### [Data section]
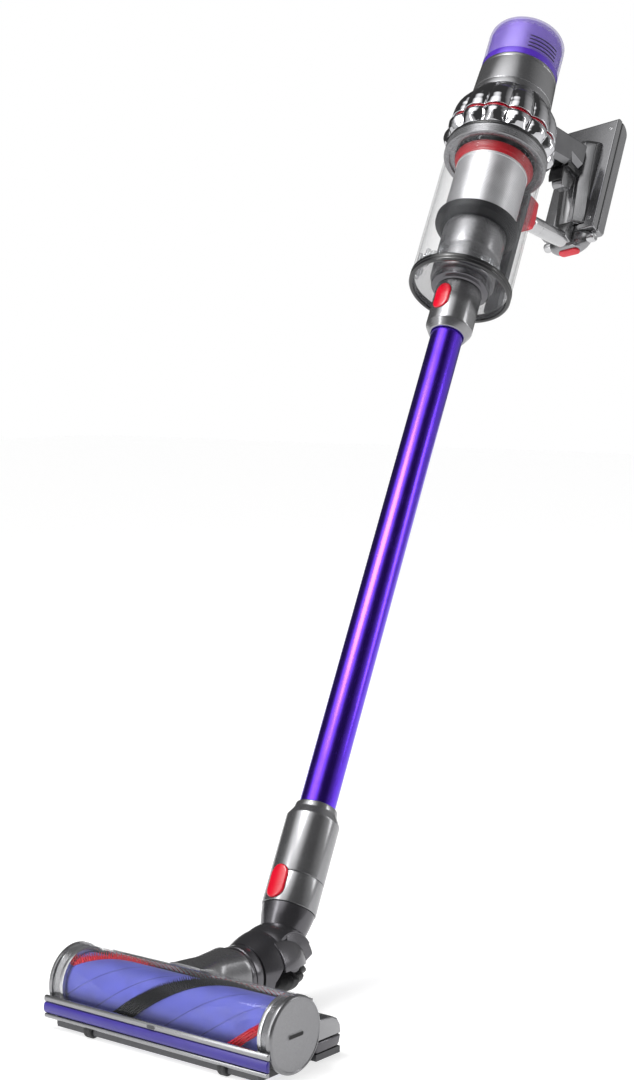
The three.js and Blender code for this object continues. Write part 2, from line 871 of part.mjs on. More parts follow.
place(machine, 'battery_pack', batteryPack(), SILVER)
place(machine, 'battery_latch_housing', batteryLatchHousing(), SILVER)
place(
  machine,
  'battery_release_button',
  box(-13.2, 13.2, 153.4, 163.6, 920.2, 923.5),
  RED
)

export default group
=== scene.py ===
# Cordless stick vacuum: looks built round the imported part, in metres in the part's own frame.
import json
from math import acos, asin, atan2, cos, hypot, pi, radians, sin, sqrt

import bmesh
import bpy
from mathutils import Matrix, Vector

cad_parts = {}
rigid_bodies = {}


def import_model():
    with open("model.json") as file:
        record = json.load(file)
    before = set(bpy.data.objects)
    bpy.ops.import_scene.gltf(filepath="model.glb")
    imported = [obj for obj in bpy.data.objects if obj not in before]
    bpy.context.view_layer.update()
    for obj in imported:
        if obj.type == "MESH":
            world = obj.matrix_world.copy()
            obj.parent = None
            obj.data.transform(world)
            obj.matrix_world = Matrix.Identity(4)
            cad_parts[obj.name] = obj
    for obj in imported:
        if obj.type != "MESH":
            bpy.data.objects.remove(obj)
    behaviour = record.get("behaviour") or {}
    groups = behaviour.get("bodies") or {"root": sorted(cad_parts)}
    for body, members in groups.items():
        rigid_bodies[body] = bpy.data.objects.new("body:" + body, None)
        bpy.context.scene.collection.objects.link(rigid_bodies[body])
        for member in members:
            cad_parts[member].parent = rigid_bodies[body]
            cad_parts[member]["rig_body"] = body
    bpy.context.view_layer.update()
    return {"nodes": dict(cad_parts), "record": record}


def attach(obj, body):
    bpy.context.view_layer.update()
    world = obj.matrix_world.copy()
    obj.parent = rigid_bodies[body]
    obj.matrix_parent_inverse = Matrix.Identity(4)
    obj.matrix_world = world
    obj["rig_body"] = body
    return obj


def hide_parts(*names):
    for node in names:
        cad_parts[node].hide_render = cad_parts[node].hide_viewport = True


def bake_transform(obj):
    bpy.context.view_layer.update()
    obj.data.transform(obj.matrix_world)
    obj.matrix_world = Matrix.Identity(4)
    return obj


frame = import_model()

# ---- wand tube ------------------------------------------------------------------------------
# Thin-walled aluminium tube, drawn, polished and anodised violet, with a flat moulded conduit
# inside it for the wires to the floor head. It is pressed into a collar at each end.

joints = {joint["name"]: joint for joint in frame["record"]["behaviour"]["joints"]}
across = Vector(joints["neck_pitch"]["axis"])
up_wand = -Vector(joints["wand_release"]["axis"])
neck_pin = Vector(joints["neck_pitch"]["pos_m"])


def stood(first, second, third, place):
    """Matrix that takes a piece from millimetres in its own axes to the shared frame."""
    turn = Matrix((first, second, third)).transposed().to_4x4()
    return Matrix.Translation(place) @ turn @ Matrix.Scale(0.001, 4)


machine = stood(across, up_wand.cross(across), up_wand, neck_pin)


def reach(node, axes=machine):
    """Lowest and highest corner of a CAD node, in millimetres in the given axes."""
    inward = axes.inverted()
    points = [inward @ vertex.co for vertex in frame["nodes"][node].data.vertices]
    low = Vector([min(point[i] for point in points) for i in range(3)])
    high = Vector([max(point[i] for point in points) for i in range(3)])
    return low, high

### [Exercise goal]
Copy exactly the lines from the line with "place(machine, 'battery_pack', batteryPack(), SILVER)" up to and including the line with "record = json.load(file)", and no other lines.

### [Exercise output]
place(machine, 'battery_pack', batteryPack(), SILVER)
place(machine, 'battery_latch_housing', batteryLatchHousing(), SILVER)
place(
  machine,
  'battery_release_button',
  box(-13.2, 13.2, 153.4, 163.6, 920.2, 923.5),
  RED
)

export default group
=== scene.py ===
# Cordless stick vacuum: looks built round the imported part, in metres in the part's own frame.
import json
from math import acos, asin, atan2, cos, hypot, pi, radians, sin, sqrt

import bmesh
import bpy
from mathutils import Matrix, Vector

cad_parts = {}
rigid_bodies = {}


def import_model():
    with open("model.json") as file:
        record = json.load(file)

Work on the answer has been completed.